If you do decide to go this route, the Mayo Clinic recommends using the lowest heat setting and holding it at least one foot from your ear.

What About Olive Oil?

Oil is only likely to help if you have the opposite problem: dry, itchy ears, says Dr. Angster. "I'll have them put a couple of drops of over-the-counter mineral oil once a month, but if you put too much it can block up the ear," she says.

Olive oil and other types of oil probably won't hurt as long as you don't pour it in. "Just a couple of drops," advises Dr. Angster.

What About Water in Your Middle Ear?

This is a totally different problem than getting water out of your outer ear canal. Fluid in your middle ear is on the other side of the ear drum, which means there's nothing you can do from the outside, says Dr. Angster.

This can be caused by an upper respiratory infection or sinusitis. The eustachian tube that connects the middle ear to the back of the throat gets swollen, trapping fluid (not actually water).

It could also mean you have a hole in your eardrum, says Dr. Blythe.

Bottom line: Don't try to fix this at home. Instead, see a doctor ASAP.

How to Prevent Water in Your Ear

For most people, getting water in your ear isn't a significant issue, says Dr. Blythe. But it can be an issue if you have small or curved ear canals, which prevent the water from draining naturally. That can make you prone to swimmer's ear.

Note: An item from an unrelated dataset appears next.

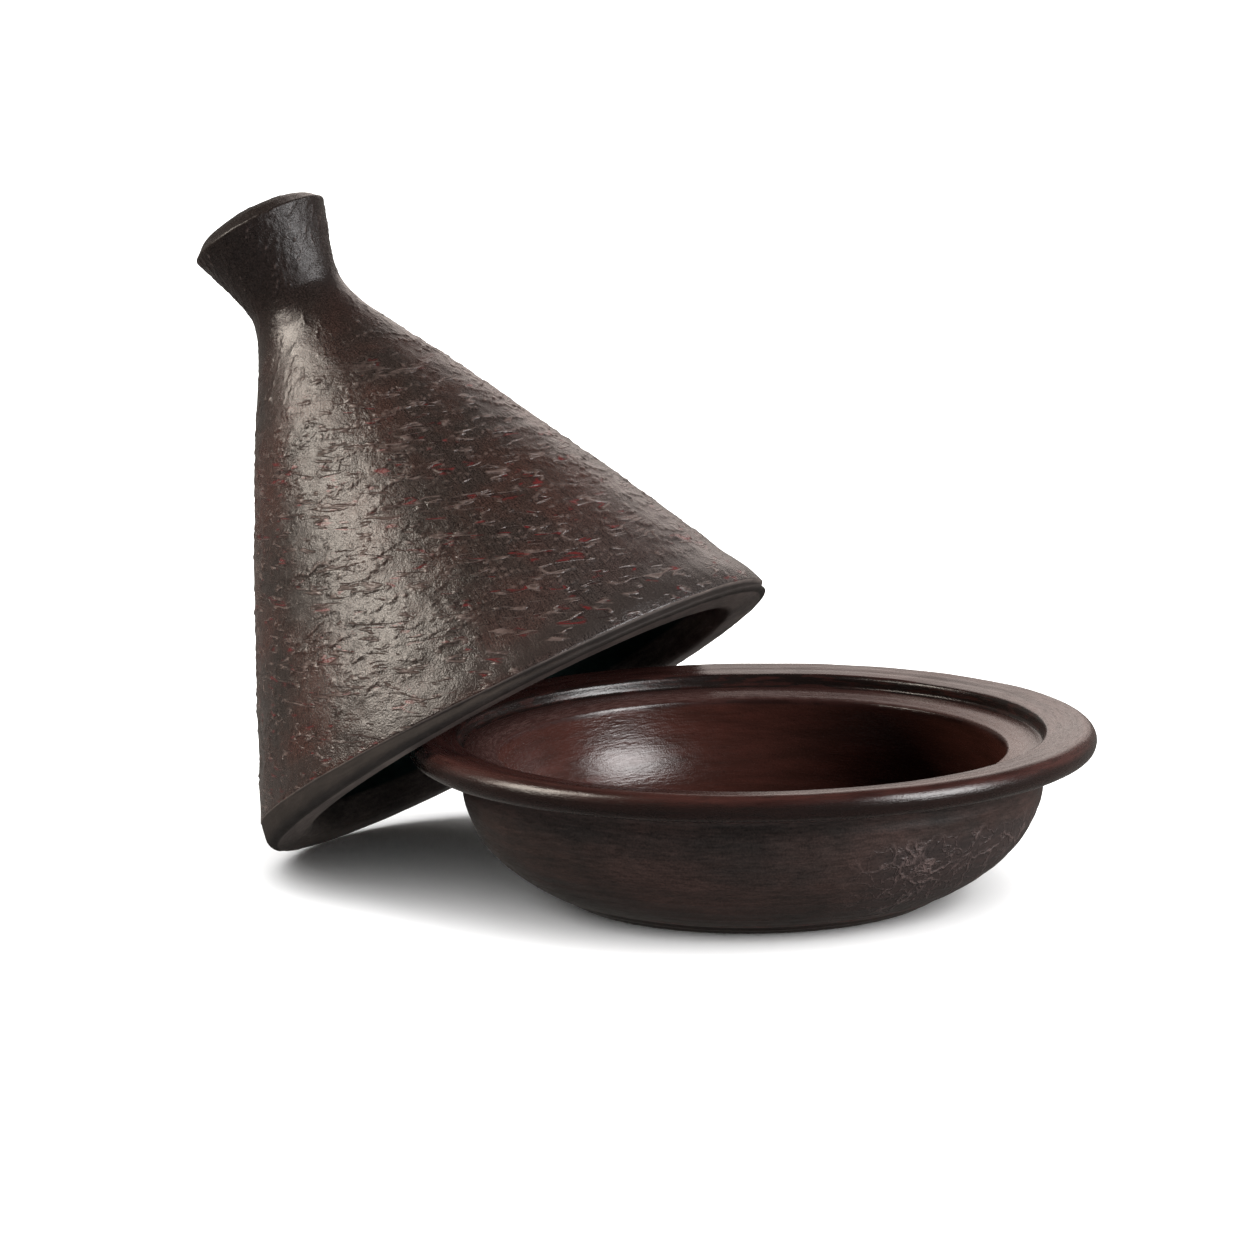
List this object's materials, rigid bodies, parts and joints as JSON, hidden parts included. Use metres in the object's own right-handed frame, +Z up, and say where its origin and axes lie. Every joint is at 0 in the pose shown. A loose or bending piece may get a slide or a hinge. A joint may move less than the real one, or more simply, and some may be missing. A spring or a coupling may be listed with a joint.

If you're concerned about the issue, try one of these tips:

  • Use earplugs when you swim. "There's anything from foam earplugs to specialized ear molds," says Dr. Angster.
  • A neoprene headband, which goes over your ears, can prevent water from seeping in. Try the Ear Band-It (From $15.49, Amazon.com).
  • Flush your ears with vinegar and water or vinegar and alcohol when you get out of the pool.

When to See a Doctor

See a health care professional if you have any of these symptoms, which could indicate an infection like swimmer's ear:

  • Pain in your ear (Water in your ear should be painless, says Dr. Blythe.)
  • Any kind of ear discharge
  • A sudden change in hearing
  • Symptoms change or get worse
  • Itching in your ear
  • The problem persists more than a day or two

Doctors usually treat swimmer's ear or otitis externa with antibiotic ear drops.